▶ [Brief]: All lines in the data bearing the string "scene" should be identified and copied.

▶ [Dataset excerpt]:

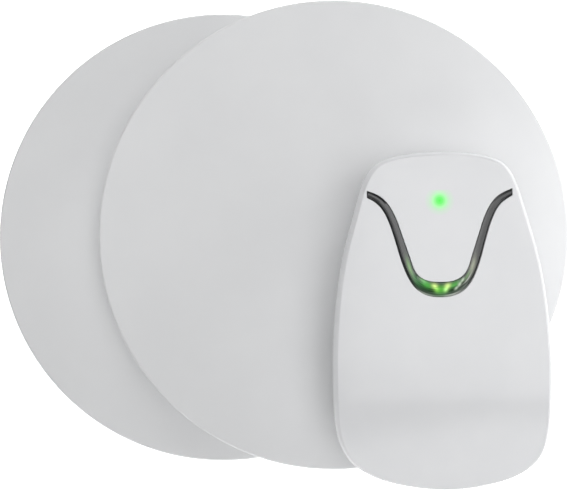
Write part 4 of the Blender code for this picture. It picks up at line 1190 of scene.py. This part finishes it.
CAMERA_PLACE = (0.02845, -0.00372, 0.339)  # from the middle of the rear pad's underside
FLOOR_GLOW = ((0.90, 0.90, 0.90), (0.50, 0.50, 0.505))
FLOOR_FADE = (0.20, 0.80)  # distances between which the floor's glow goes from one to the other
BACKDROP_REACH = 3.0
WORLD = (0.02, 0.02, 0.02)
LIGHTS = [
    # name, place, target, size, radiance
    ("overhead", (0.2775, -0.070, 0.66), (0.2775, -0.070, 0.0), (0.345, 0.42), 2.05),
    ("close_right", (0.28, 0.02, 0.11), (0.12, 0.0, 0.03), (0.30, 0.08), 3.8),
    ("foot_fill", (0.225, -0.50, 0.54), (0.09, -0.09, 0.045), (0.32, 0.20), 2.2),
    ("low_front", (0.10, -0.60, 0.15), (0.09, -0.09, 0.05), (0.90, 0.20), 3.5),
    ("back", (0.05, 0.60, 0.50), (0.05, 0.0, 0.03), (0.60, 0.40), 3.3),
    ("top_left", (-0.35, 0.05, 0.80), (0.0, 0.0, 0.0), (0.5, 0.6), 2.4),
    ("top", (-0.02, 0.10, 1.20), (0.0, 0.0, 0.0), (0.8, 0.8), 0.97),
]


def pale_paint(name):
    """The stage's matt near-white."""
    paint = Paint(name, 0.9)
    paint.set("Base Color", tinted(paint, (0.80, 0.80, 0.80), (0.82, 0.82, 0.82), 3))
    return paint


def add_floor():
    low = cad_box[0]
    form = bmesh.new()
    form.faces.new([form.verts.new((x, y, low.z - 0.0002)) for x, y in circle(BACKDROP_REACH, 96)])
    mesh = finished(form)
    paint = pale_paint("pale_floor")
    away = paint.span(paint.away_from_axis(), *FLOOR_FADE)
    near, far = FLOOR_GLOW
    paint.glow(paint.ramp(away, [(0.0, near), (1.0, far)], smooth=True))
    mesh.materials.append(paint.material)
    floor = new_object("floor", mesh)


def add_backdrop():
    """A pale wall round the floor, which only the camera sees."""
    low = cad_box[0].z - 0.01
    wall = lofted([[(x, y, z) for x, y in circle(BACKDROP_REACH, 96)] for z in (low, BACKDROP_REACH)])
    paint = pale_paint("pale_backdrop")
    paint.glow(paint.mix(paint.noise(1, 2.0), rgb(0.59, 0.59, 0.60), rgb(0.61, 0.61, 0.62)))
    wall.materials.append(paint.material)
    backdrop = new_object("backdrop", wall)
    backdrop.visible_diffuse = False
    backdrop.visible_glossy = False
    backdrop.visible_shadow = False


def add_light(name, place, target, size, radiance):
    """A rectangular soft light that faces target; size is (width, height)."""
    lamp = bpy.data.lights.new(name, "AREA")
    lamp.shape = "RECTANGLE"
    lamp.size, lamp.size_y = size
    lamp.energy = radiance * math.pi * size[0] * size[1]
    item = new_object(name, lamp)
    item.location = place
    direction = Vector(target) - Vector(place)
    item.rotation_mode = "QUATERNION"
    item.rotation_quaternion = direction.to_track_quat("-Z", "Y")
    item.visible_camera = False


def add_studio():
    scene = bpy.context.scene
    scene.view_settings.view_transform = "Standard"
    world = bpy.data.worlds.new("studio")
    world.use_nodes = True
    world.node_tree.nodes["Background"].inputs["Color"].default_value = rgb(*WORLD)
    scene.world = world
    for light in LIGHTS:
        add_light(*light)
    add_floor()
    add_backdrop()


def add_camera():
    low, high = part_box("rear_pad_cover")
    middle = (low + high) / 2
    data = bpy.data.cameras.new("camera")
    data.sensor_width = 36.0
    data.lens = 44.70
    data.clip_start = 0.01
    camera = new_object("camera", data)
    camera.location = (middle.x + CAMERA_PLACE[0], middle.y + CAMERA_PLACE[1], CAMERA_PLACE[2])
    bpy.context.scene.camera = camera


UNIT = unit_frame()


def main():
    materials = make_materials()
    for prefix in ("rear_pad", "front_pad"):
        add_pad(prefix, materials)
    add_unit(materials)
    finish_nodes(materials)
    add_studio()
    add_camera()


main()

▶ [Correct output]:
Write part 4 of the Blender code for this picture. It picks up at line 1190 of scene.py. This part finishes it.
    scene = bpy.context.scene
    scene.view_settings.view_transform = "Standard"
    scene.world = world
    bpy.context.scene.camera = camera